Full auditability of all access between IT and OT.
Encryption and authentication for all remote and local access—even for legacy protocols (using compensating controls like jump servers).
IT/OT Collaboration: Organizational and Technical Integration
Effective NIS2 compliance surfacing in ICS environments requires more than deploying new controls.
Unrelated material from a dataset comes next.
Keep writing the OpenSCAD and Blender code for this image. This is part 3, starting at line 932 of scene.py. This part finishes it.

It necessitates:
Establishing cross-functional teams (security, engineering, and operations) to harmonize policies and incident response.
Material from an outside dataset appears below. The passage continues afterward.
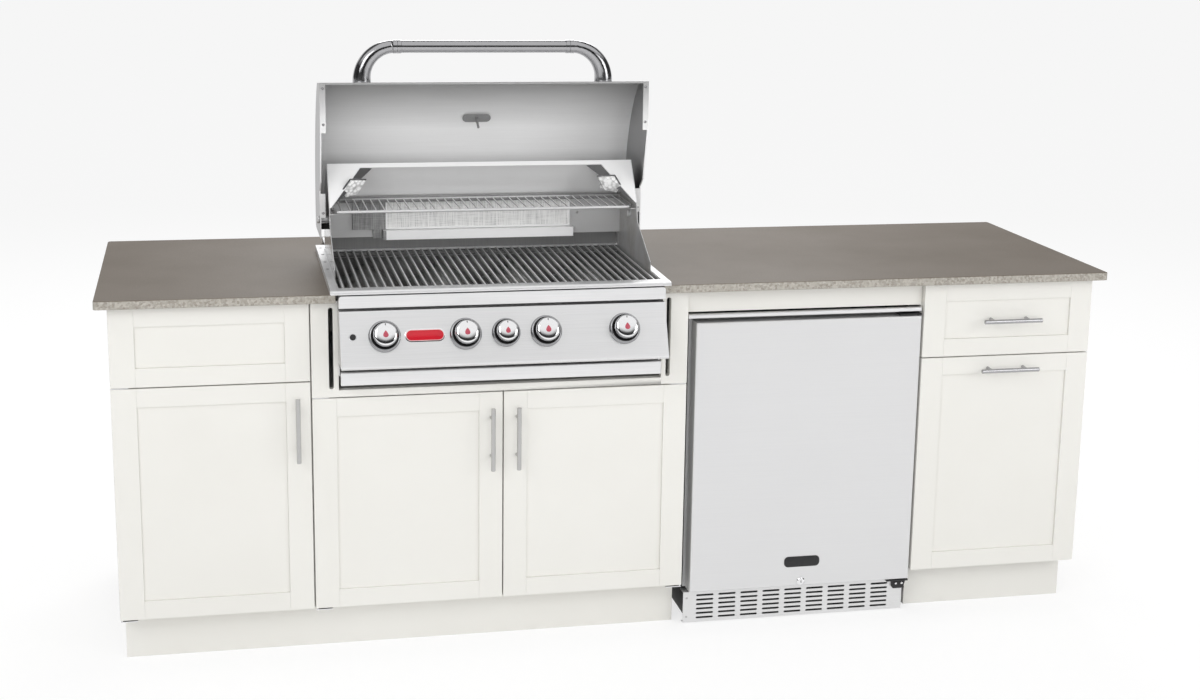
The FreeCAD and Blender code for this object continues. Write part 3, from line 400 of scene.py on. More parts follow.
@dataclass(frozen=True)
class SpeckledStone:
    """Honed stone with fine mineral grains, lighter and coarser on its cut edges."""

    name: str = "speckled_stone"
    light: Colour = (0.190, 0.155, 0.119)
    dark: Colour = (0.132, 0.105, 0.078)
    fleck: Colour = (0.255, 0.218, 0.175)
    edge_light: Colour = (0.50, 0.475, 0.43)
    edge_dark: Colour = (0.24, 0.215, 0.18)
    gloss: Pair = (0.42, 0.56)
    edge_rough: float = 0.2
    sheen: float = 0.22

    def make(self) -> Material:
        """Build the stone."""
        graph = Graph(self.name)
        grain = graph.noise(260.0, detail=5.0, roughness=0.72)
        drift = graph.noise(3.0, detail=4.0, roughness=0.6)
        flecks = graph.cells(340.0)
        chips = graph.cells(190.0, "Color")
        body = graph.layer(self.dark, self.light, grain, 1.0, 0.34, 0.66)
        body = graph.layer(body, self.dark, drift, 0.35, 0.4, 0.7)
        body = graph.blend(graph.span(flecks, 0.55, 0.0, 0.05, 0.22), body, self.fleck)
        cut = graph.layer(self.edge_dark, self.edge_light, chips, 1.0, 0.15, 0.85)
        cut = graph.layer(cut, self.edge_light, grain, 0.6, 0.3, 0.7)
        side = graph.span(graph.facing(Axis.Z), 1.0, 0.0, 0.25, 0.8)
        normal = graph.bump(grain, 0.12, 0.0004, graph.bump(flecks, 0.1, 0.0003))
        rough = graph.span(drift, *self.gloss)
        rough = graph.math(Op.ADD, rough, graph.math(Op.TIMES, side, self.edge_rough))
        return graph.surface(graph.blend(side, body, cut), rough, normal, Specular_IOR_Level=self.sheen)


@dataclass(frozen=True)
class BrushedSteel:
    """Brushed stainless steel with fine streaks along one axis and faint smudges."""

    name: str
    grain: Axis
    colour: Colour
    streak: float = 0.06
    gloss: Pair = (0.24, 0.36)
    wear: float = 0.9
    metal: float = 1.0

    def lines(self, along: float, beside: float) -> Point:
        """Noise scale that runs long with the grain and fine across it."""
        return tuple(along if axis is self.grain else beside for axis in Axis)

    def make(self) -> Material:
        """Build the steel."""
        graph = Graph(self.name)
        fine = graph.noise(self.lines(6.0, 1500.0), detail=3.0, roughness=0.6)
        broad = graph.noise(self.lines(1.2, 140.0))
        cloud = graph.noise(4.0, detail=3.0, roughness=0.6)
        worn = tuple(part * self.wear for part in self.colour)
        colour = graph.layer(self.colour, worn, fine, 1.0, 0.3, 0.7)
        colour = graph.layer(colour, worn, cloud, 0.25, 0.45, 0.75)
        rough = graph.math(Op.ADD, graph.span(fine, *self.gloss), graph.span(cloud, -0.03, 0.05))
        normal = graph.bump(fine, self.streak, 0.0002, graph.bump(broad, self.streak * 0.5, 0.0003))
        return graph.surface(colour, rough, normal, Metallic=self.metal)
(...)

Investment in staff training—specifically, cybersecurity awareness in OT operators and OT fluency in IT/infosec personnel.
Regular exercises and red teaming to discover blind spots in both technology and policy.
This organizational alignment is especially critical given NIS2’s focus on “top management accountability.”
Deployment Blueprint: Toward a NIS2-Compliant Industrial Network
Drawing from the above, a NIS2-aligned deployment for ICS networks must include:
Asset Management: Automated tools for OT asset discovery, with periodic manual verification.
Network Architecture: Zone-based segmentation, strict control pathways between ICS/IT, and industrial DMZs modeled after—but improving upon—the Purdue Model.
Vulnerability Management: Continuous scanning, patch governance in close coordination with vendors, and risk-based prioritization (given patching windows may be rare in production environments).
Monitoring: Consolidated SIEM visibility with OT-aware analytics, plus incident response plans endorsed by both IT and operational leads.
Secure Remote Access: Multi-factor authentication, jump hosts, session recording, and time-limited privileges.
Supply Chain Governance: Contracts with explicit security clauses and regular third-party audits.
Conclusion: Technical Diligence, Not Box-Ticking
The technical and organizational demands of NIS2 represent both a challenge and an opportunity for critical infrastructure operators. The historical inertia of “air-gapped” or legacy ICS environments is no longer tenable against modern cyber threats or regulatory scrutiny. Proactive alignment—across technologies, teams, and policies—not only meets NIS2 requirements, but also yields tangible operational resilience.
As October 2024 approaches, security and operations teams must have honest, technically rigorous conversations to design architectures that fulfill both the spirit and the letter of the law. In a world where the realities of OT, IT, and compliance now fully intersect, “good enough” is no longer sufficiently safe or legal.